All of the above happening in a month that we are supposed to be ‘feeling the pangs of the poor’ is not only laughable, but is indicative of the innate ‘hypocrisy of modesty’ we indulge in while practising sawm. We quite shamelessly do the opposite of what we are directed by Allah to acquire. The virtues of modesty, of being able to survive and to do with the bare minimum, are lessons from Islam we conveniently forget.
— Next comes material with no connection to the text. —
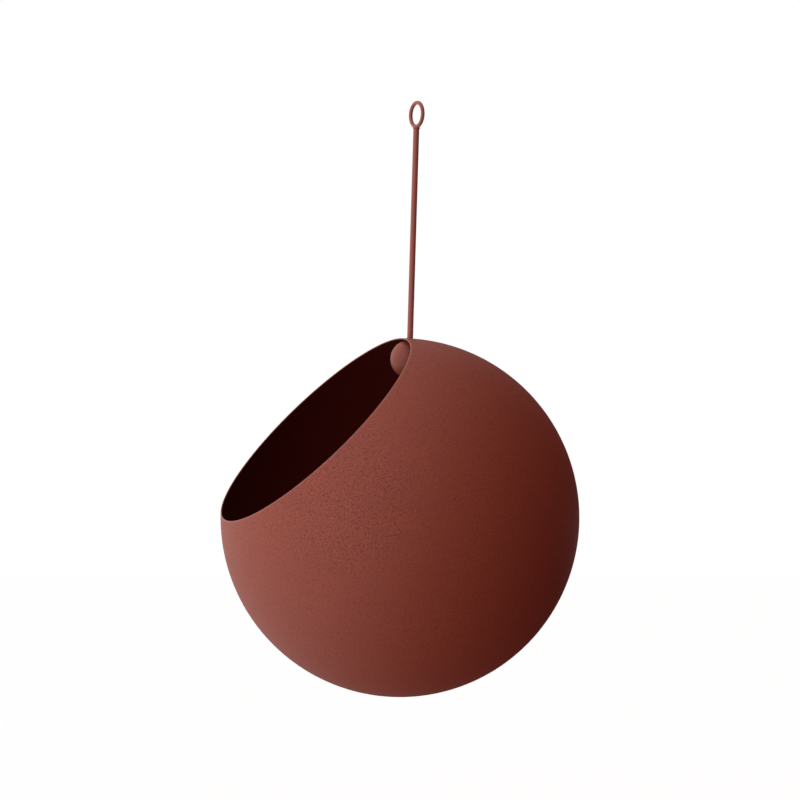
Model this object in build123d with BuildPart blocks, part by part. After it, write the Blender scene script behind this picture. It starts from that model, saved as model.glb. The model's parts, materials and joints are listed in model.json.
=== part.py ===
from build123d import *
from math import acos, asin, atan2, cos, degrees, hypot, radians, sin, sqrt
import os

os.makedirs("parts", exist_ok=True)

# A steel globe planter that hangs on a slim rod. The rod comes down through a hole near the rim
# of the globe's slanted mouth, and a ball on its lower end carries the globe from inside.
# Sizes are in millimetres and angles in degrees. +Z is up and the mouth faces up and towards -Y.
# The origin is the centre of the eye that the planter hangs from.

# The globe
globe_d = 300.0        # outside diameter
sheet_t = 1.2          # thickness of the pressed sheet
mouth_d = 213.0        # diameter of the mouth, over the rim
mouth_lean = 45.3      # the mouth's axis from upright, as the globe hangs at rest
rim_to_hole = 9.7      # from the rim to the middle of the rod's hole, along the outside

# The rod and the hole that it passes through
rod_d = 5.0
rod_reach = 205.0      # from the eye's centre to the ball's centre
rod_lead = 0.6         # chamfer on the rod's lower end
hole_d = 6.3
hole_gap = 0.1         # left between the rod and the edge of the hole that it leans towards

# The ball on the rod's lower end
ball_d = 32.0
ball_gap = 0.3         # left between the ball and the hole's inner edge, which it carries
ball_floor = 8.0       # solid metal left under the blind bore
bore_gap = 0.05        # around the rod, in the bore

# The eye on the rod's upper end
eye_wire_d = 3.2
eye_mean_d = 20.0      # to the middle of the wire
eye_turn = 10.0        # the ring's plane from the X axis, about the rod

# The weld that joins the eye to the rod
weld_width = 0.6       # how far the bead stands out from the rod
weld_crown = 0.8       # radius of the bead's rounded top
weld_climb = 1.1       # how far the bead climbs beside the wire
weld_undercut = 45.0   # how far the bead's side turns back under its crown


def lean(angle):
    """The direction that leans from straight up towards +Y by an angle."""
    return Vector(0, sin(radians(angle)), cos(radians(angle)))


def profile_plane(centre, up):
    """A plane for a profile, with X out from the axis of revolution and Y along it."""
    return Plane(origin=centre, x_dir=(1, 0, 0), z_dir=Vector(1, 0, 0).cross(up))


def level_plane(centre, up):
    """A plane square to a direction, with X kept level."""
    return Plane(origin=centre, x_dir=(1, 0, 0), z_dir=up)


# Radii that the pieces share
globe_r = globe_d / 2
inner_r = globe_r - sheet_t
hole_r = hole_d / 2
rod_r = rod_d / 2
ball_r = ball_d / 2
eye_r = eye_mean_d / 2
wire_r = eye_wire_d / 2

# The mouth's edge and the hole, as angles at the globe's centre
mouth_angle = degrees(asin(mouth_d / globe_d))
hole_lean = mouth_angle + degrees(rim_to_hole / globe_r) - mouth_lean

# The ball seats on the hole's inner edge. The rod leans in the hole until it is hole_gap from
# the outer edge. Both heights are from the ball's centre, along the hole.
hole_bottom = sqrt((ball_r + ball_gap)**2 - hole_r**2)
seat_r = sqrt(inner_r**2 - hole_r**2) - hole_bottom
hole_top = sqrt(globe_r**2 - hole_r**2) - seat_r
edge_reach = hypot(hole_r, hole_top)
rod_rock = degrees(acos((rod_r + hole_gap) / edge_reach) - atan2(hole_top, hole_r))
rod_lean = hole_lean - rod_rock

mouth_dir = lean(-mouth_lean)
hole_dir = lean(hole_lean)
rod_dir = lean(rod_lean)

ball_centre = -rod_reach * rod_dir
globe_centre = ball_centre - seat_r * hole_dir
rod_axis = Axis((0, 0, 0), rod_dir)
mouth_axis = Axis(globe_centre, mouth_dir)


# The eye is a closed ring of round wire. Its plane holds the rod's axis.
ring_out = Vector(1, 0, 0).rotate(rod_axis, eye_turn)
ring_axis = Axis((0, 0, 0), ring_out.cross(rod_dir))

with BuildPart() as hanging_eye:
    with BuildSketch(level_plane(ring_out * eye_r, rod_dir)):
        Circle(wire_r)
    revolve(axis=ring_axis)
hanging_eye.part.label = "hanging_eye"


# The rod runs from the underside of the ring to the bottom of the ball's bore.
rod_top = eye_r + wire_r
rod_bottom = rod_reach + ball_r - ball_floor

with BuildPart() as hanging_rod:
    with BuildSketch(level_plane(-rod_bottom * rod_dir, rod_dir)):
        Circle(rod_r)
    extrude(amount=rod_bottom - rod_top)
    chamfer(hanging_rod.edges().filter_by(GeomType.CIRCLE).sort_by(rod_axis)[0], rod_lead)
hanging_rod.part.label = "hanging_rod"


# The weld is a bead round the rod's top. Its side is a round crown that turns back underneath and
# runs out on the rod in a hollow foot, and the wire lies in its top.
bead_in = cos(radians(weld_undercut))
bead_down = sin(radians(weld_undercut))
crown_r = rod_r + weld_width - weld_crown
crown_y = -(rod_top - weld_climb + weld_crown)
foot_r = (weld_width - weld_crown * (1 - bead_in)) / (1 - bead_in)
foot_y = crown_y - (weld_crown + foot_r) * bead_down

with BuildPart() as eye_weld:
    with BuildSketch(profile_plane((0, 0, 0), rod_dir)):
        with BuildLine():
            top = Line((0, crown_y + weld_crown), (crown_r, crown_y + weld_crown))
            CenterArc((crown_r, crown_y), weld_crown, 90, -90 - weld_undercut)
            foot = CenterArc((rod_r + foot_r, foot_y), foot_r, 180 - weld_undercut, weld_undercut)
            bottom = Line(foot @ 1, (0, foot_y))
            Line(bottom @ 1, top @ 0)
        make_face()
    revolve(axis=rod_axis)
    add(hanging_eye.part, mode=Mode.SUBTRACT)
    add(hanging_rod.part, mode=Mode.SUBTRACT)
eye_weld.part.label = "eye_weld"


# The ball has a blind bore for the rod, whose end rests on the bore's flat bottom.
with BuildPart() as stop_ball:
    with BuildSketch(profile_plane(ball_centre, rod_dir)):
        with BuildLine():
            side = CenterArc((0, 0), ball_r, -90, 180)
            Line(side @ 1, side @ 0)
        make_face()
    revolve(axis=rod_axis)
    with Locations(level_plane(ball_centre + ball_r * rod_dir, rod_dir)):
        Hole(radius=rod_r + bore_gap, depth=ball_d - ball_floor)
stop_ball.part.label = "stop_ball"


# The globe is one skin of sheet with a full round on the mouth's rim, and the rod's hole.
rim_mid_r = globe_r - sheet_t / 2
rim_angle = mouth_angle + degrees(sheet_t / 2 / rim_mid_r)
rim_mid = (rim_mid_r * sin(radians(rim_angle)), rim_mid_r * cos(radians(rim_angle)))
arc_turn = 180 - rim_angle

with BuildPart() as globe_shell:
    with BuildSketch(profile_plane(globe_centre, mouth_dir)):
        with BuildLine():
            outside = CenterArc((0, 0), globe_r, -90, arc_turn)
            CenterArc(rim_mid, sheet_t / 2, 90 - rim_angle, 180)
            inside = CenterArc((0, 0), inner_r, -90, arc_turn)
            Line(inside @ 0, outside @ 0)
        make_face()
    revolve(axis=mouth_axis)
    with Locations(level_plane(globe_centre + globe_r * hole_dir, hole_dir)):
        Hole(radius=hole_r, depth=sheet_t + hole_r)
globe_shell.part.label = "globe_shell"


export_step(globe_shell.part, "parts/globe_shell.step")
export_step(hanging_rod.part, "parts/hanging_rod.step")
export_step(hanging_eye.part, "parts/hanging_eye.step")
export_step(eye_weld.part, "parts/eye_weld.step")
export_step(stop_ball.part, "parts/stop_ball.step")

# What the joints and the hang depend on
edge_height = hole_top * cos(radians(rod_rock)) + hole_r * sin(radians(rod_rock))
lift_room = rod_reach + foot_y - edge_height
weight_y = globe_shell.part.center(CenterOf.MASS).Y
print(f"rod leans {rod_lean:.2f} and rocks {2 * rod_rock:.2f}, hole leans {hole_lean:.2f}")
print(f"ball's centre {tuple(ball_centre)}, globe's centre {tuple(globe_centre)}")
print(f"globe's weight is {weight_y:.2f} mm from under the eye, room to lift {lift_room:.2f} mm")
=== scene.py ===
import json
from math import atan2, cos, pi, radians, sin, sqrt

import bmesh
import bpy
from bpy.props import FloatProperty, FloatVectorProperty, PointerProperty
from mathutils import Matrix, Vector


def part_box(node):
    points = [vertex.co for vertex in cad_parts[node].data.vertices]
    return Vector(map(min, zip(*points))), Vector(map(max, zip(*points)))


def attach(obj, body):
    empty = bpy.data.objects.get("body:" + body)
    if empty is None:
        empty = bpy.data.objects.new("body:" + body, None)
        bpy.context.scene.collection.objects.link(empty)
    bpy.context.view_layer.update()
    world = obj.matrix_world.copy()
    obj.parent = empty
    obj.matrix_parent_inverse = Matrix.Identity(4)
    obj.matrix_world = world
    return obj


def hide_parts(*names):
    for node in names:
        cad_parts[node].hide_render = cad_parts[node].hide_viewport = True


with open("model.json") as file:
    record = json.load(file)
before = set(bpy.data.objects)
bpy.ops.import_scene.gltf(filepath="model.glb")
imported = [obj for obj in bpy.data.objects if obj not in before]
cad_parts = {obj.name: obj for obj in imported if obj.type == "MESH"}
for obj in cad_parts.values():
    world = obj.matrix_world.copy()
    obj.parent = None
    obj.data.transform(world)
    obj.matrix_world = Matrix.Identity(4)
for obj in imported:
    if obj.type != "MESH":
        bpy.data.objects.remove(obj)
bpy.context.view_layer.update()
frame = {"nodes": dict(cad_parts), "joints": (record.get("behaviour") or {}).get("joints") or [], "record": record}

bl_info = {
    "name": "Globe Hanging Planter",
    "version": (1, 0, 0),
    "blender": (4, 5, 0),
    "location": "View3D > Sidebar > Planter",
    "description": "Dresses the packed planter with its finished pieces and coats, and sets up its studio",
    "category": "Mesh",
}

SHARP_ANGLE = radians(30)    # edges that turn by more than this stay sharp
SAME_POINT = 1e-6            # points that lie closer than this are joined
ON_AXIS = 1e-7               # a smaller radius in a profile is a point on its axis


def named(items, name):
    """The one entry of a list in the record that has this name."""
    return next(item for item in items if item["name"] == name)


def width(node):
    """A node's size along X, which is the diameter of a piece that is round about the YZ plane."""
    low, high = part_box(node)
    return high.x - low.x


# What the frame says about the pieces' places
swivel = named(frame["joints"], "globe_swivel")
mouth = named(frame["record"]["mounts"], "pot_mouth")
rod_dir = Vector(swivel["axis"]).normalized()
ball_centre = Vector(swivel["pos_m"])
mouth_dir = Vector(mouth["axis"]).normalized()
mouth_centre = Vector(mouth["pos_m"])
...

The idea of ‘pleasing’ the Creator is a notorious misnomer for in reality we aim to please our olfactory and sensual desires, which translates to nothing more than greed, lascivious conducts by individuals, foul mouthing and a wanton display of the superiority of our social status. All of this contributes to downright demeaning the ideals of the piety, plurality, restraint and tolerance that Islam teaches us. The objective of attaining taqwa therefore is narrowed and boxed-in to meaningless and insensitive cultural rituals, which have absolutely no connections with Allah, the Qur’an or Prophet Muhammad (pbuh).

Moreover, how more ruthless we are in our pursuit of ‘pleasing’ the Creator is all the more demonstrated during the maniacal shopping spree we jump into in the last days of Ramadan. Anywhere else in the ‘infidel West’ or even in neighbouring ‘Hindu India’ whether it is Christmas, Easter or Puja the discounts offered at retail shops and departmental stores before any major religious festival is heart rendering. These are perhaps the only times in the year, when ‘Godless profiteering’ is never the foundation of any commercial transaction.

Yet it is quite the reverse in Bangladesh. Like price of food, everything else quadruples. The latest ‘Eid fashion’ will compel or cajole you to buy dresses and accessories at insane prices and yet none seems to object or even think once that its neither dresses, nor our caps, nor the Essence of Arabia attar, or our flashy sandals that ‘pleases’ Allah. If there is anything at all that Allah will be ‘pleased’ and will judge us, it is in our intentions. 

Let our intentions therefore be pristine and pure.